--- Start of Given data ---
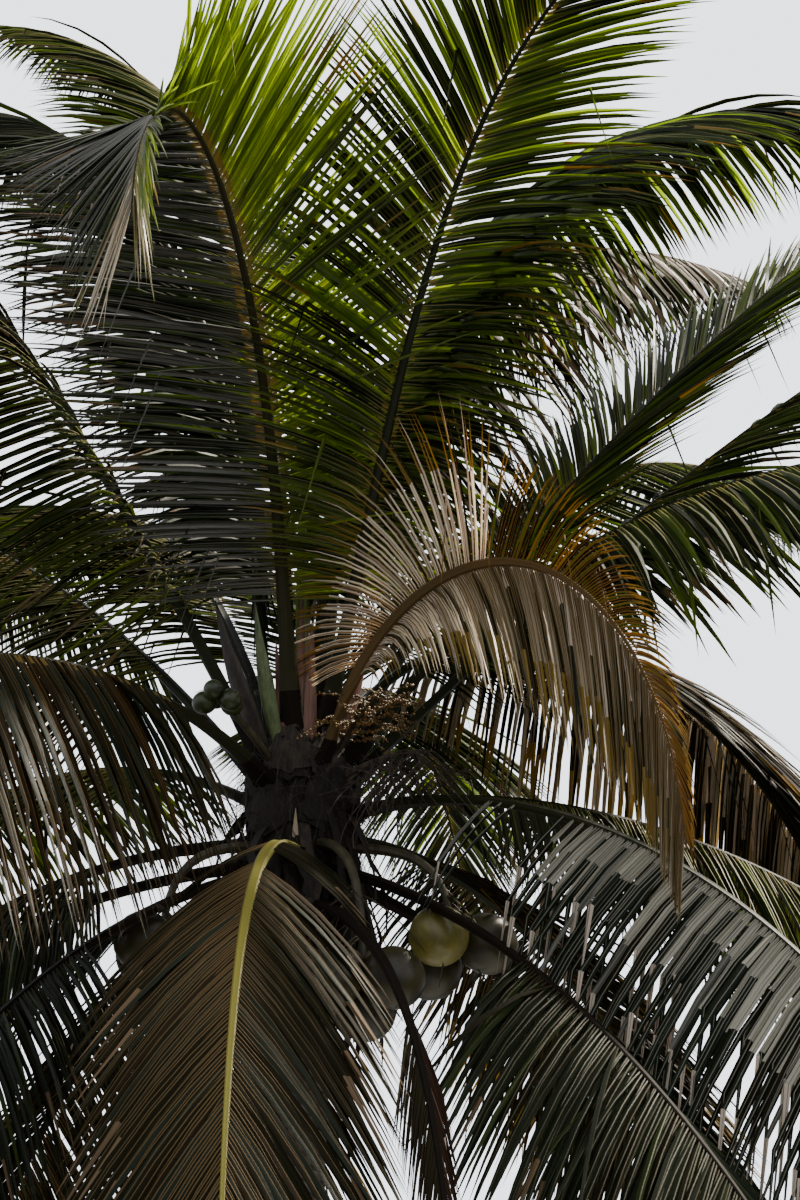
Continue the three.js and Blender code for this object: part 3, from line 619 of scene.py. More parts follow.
def leaflet_lines(frond, side, habit, snapped, rng):
    """Where the leaflets on one side of a rib run, and how long, stray and creased they are."""
    count = int(frond["length"] * (BLADE_END - BLADE_START) / habit["spacing"])
    s = np.linspace(BLADE_START, BLADE_END, count) + rng.normal(0, UNEVEN_PLACE, count)
    s = np.clip(s, BLADE_START, BLADE_END)
    blade = (s - BLADE_START) / (1 - BLADE_START)
    along, left, up = rib_frame(frond, s)
    # Most leaflets keep in line with their neighbours, and a few stray
    stray = np.where(rng.random(count) < STRAYS, STRAY_MORE, 1.0) * habit["stray"]
    foot = np.maximum(0, 1 - blade / habit["foot_part"]) ** 0.5
    length = leaflet_length(blade, habit["tip_share"]) * rng.uniform(0.9, 1.0, count)
    length *= habit["side_share"]
    length *= habit["longer"]
    length *= mix(1, habit["foot_longer"], foot)
    angle = mix(FOOT_ANGLE, TIP_ANGLE, blade) * habit["spread"]
    angle = angle + stray * rng.normal(0, UNEVEN_ANGLE, count)
    angle = np.radians(angle + foot * habit["foot_lean"])
    lift = np.radians(habit["lift"] + stray * rng.normal(0, UNEVEN_LIFT, count))[:, None]
    sag = habit["sag"] * rng.uniform(0.9, 1.12, count)
    across = side * np.sin(angle)[:, None]
    first = along * np.cos(angle)[:, None] + left * across * np.cos(lift)
    first = first + up * np.abs(across) * np.sin(lift)

    # Each stretch hangs more than the last, and past a crease the leaflet falls
    is_snapped = rng.random(count) < snapped
    crease_at = np.where(is_snapped, rng.choice(CREASES_AT, count), NO_CREASE)
    way = np.repeat(first[:, None, :], len(STRETCHES), axis=1)
    way[..., 2] -= sag[:, None] * STRETCH_MIDDLES
    way[..., 2] -= CREASE_DROP * (STRETCH_MIDDLES > crease_at[:, None])
    way = unit(way)
    step = way * STRETCHES[:, None] * length[:, None, None]
    root = left * side * ROOT_BESIDE + up * ROOT_ABOVE
    root = (rib_points(frond, s) + root * rib_width(s)[:, None])[:, None, :]
    centre = np.concatenate([root, root + np.cumsum(step, axis=1)], axis=1)
    heading = unit(np.concatenate([way[:, :1], (way[:, 1:] + way[:, :-1]) / 2, way[:, -1:]], axis=1))
    return SimpleNamespace(
        blade=blade, along=along[:, None, :], up=up[:, None, :], stray=stray,
        length=length, crease_at=crease_at, centre=centre, heading=heading,
    )


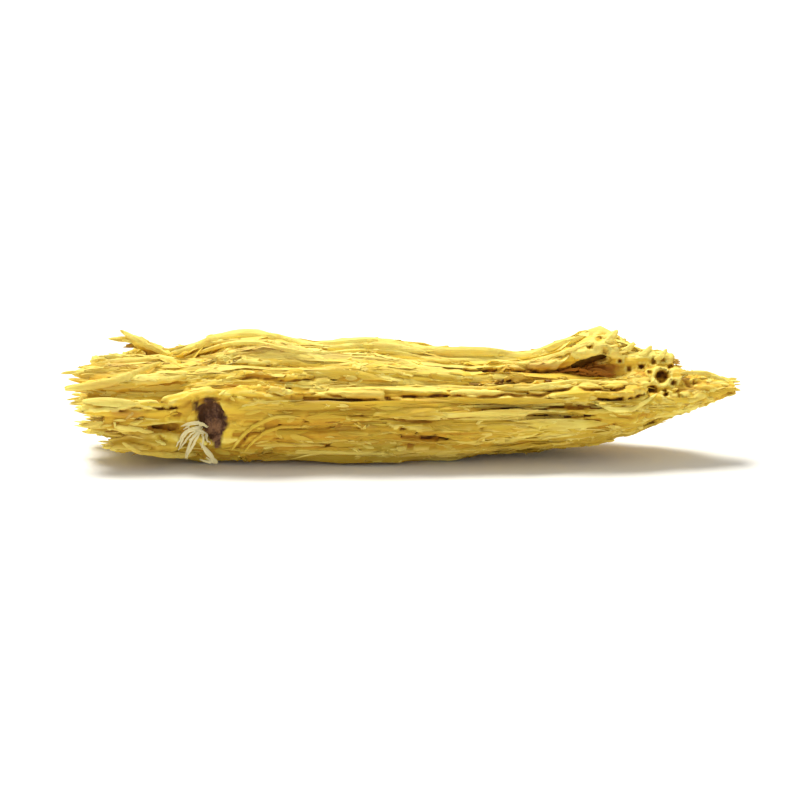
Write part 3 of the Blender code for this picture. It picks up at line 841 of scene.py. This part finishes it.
--- End of Given data ---
Give every line of the material again, exactly as it reads.

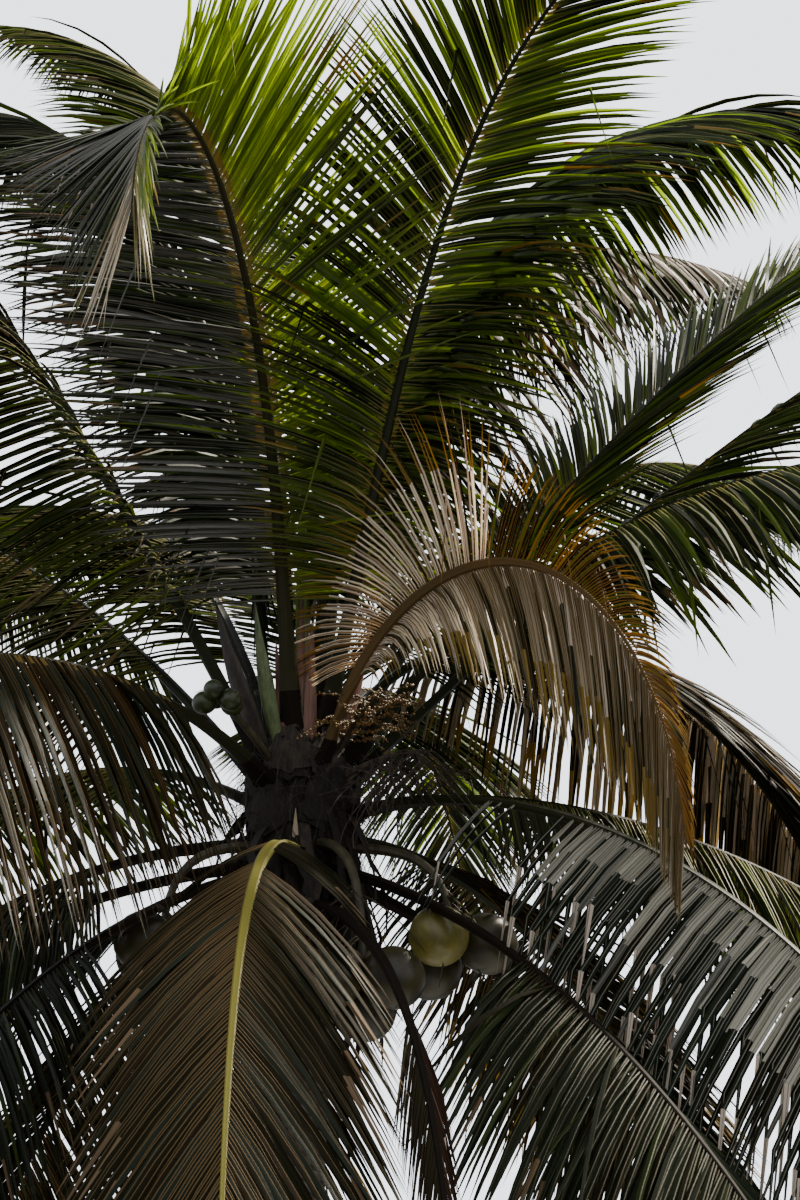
Continue the three.js and Blender code for this object: part 3, from line 619 of scene.py. More parts follow.
def leaflet_lines(frond, side, habit, snapped, rng):
    """Where the leaflets on one side of a rib run, and how long, stray and creased they are."""
    count = int(frond["length"] * (BLADE_END - BLADE_START) / habit["spacing"])
    s = np.linspace(BLADE_START, BLADE_END, count) + rng.normal(0, UNEVEN_PLACE, count)
    s = np.clip(s, BLADE_START, BLADE_END)
    blade = (s - BLADE_START) / (1 - BLADE_START)
    along, left, up = rib_frame(frond, s)
    # Most leaflets keep in line with their neighbours, and a few stray
    stray = np.where(rng.random(count) < STRAYS, STRAY_MORE, 1.0) * habit["stray"]
    foot = np.maximum(0, 1 - blade / habit["foot_part"]) ** 0.5
    length = leaflet_length(blade, habit["tip_share"]) * rng.uniform(0.9, 1.0, count)
    length *= habit["side_share"]
    length *= habit["longer"]
    length *= mix(1, habit["foot_longer"], foot)
    angle = mix(FOOT_ANGLE, TIP_ANGLE, blade) * habit["spread"]
    angle = angle + stray * rng.normal(0, UNEVEN_ANGLE, count)
    angle = np.radians(angle + foot * habit["foot_lean"])
    lift = np.radians(habit["lift"] + stray * rng.normal(0, UNEVEN_LIFT, count))[:, None]
    sag = habit["sag"] * rng.uniform(0.9, 1.12, count)
    across = side * np.sin(angle)[:, None]
    first = along * np.cos(angle)[:, None] + left * across * np.cos(lift)
    first = first + up * np.abs(across) * np.sin(lift)

    # Each stretch hangs more than the last, and past a crease the leaflet falls
    is_snapped = rng.random(count) < snapped
    crease_at = np.where(is_snapped, rng.choice(CREASES_AT, count), NO_CREASE)
    way = np.repeat(first[:, None, :], len(STRETCHES), axis=1)
    way[..., 2] -= sag[:, None] * STRETCH_MIDDLES
    way[..., 2] -= CREASE_DROP * (STRETCH_MIDDLES > crease_at[:, None])
    way = unit(way)
    step = way * STRETCHES[:, None] * length[:, None, None]
    root = left * side * ROOT_BESIDE + up * ROOT_ABOVE
    root = (rib_points(frond, s) + root * rib_width(s)[:, None])[:, None, :]
    centre = np.concatenate([root, root + np.cumsum(step, axis=1)], axis=1)
    heading = unit(np.concatenate([way[:, :1], (way[:, 1:] + way[:, :-1]) / 2, way[:, -1:]], axis=1))
    return SimpleNamespace(
        blade=blade, along=along[:, None, :], up=up[:, None, :], stray=stray,
        length=length, crease_at=crease_at, centre=centre, heading=heading,
    )


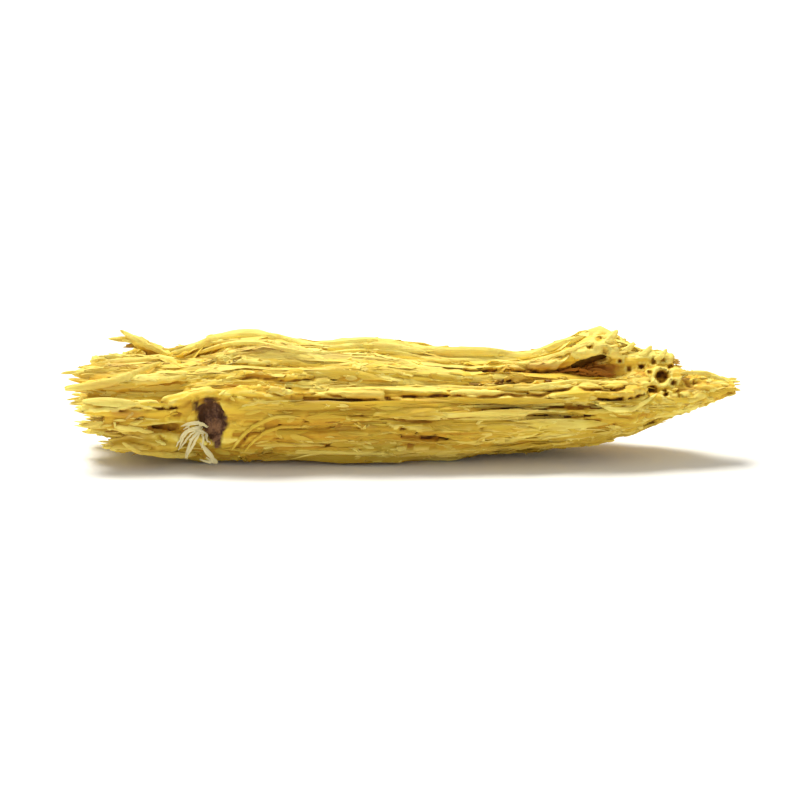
Write part 3 of the Blender code for this picture. It picks up at line 841 of scene.py. This part finishes it.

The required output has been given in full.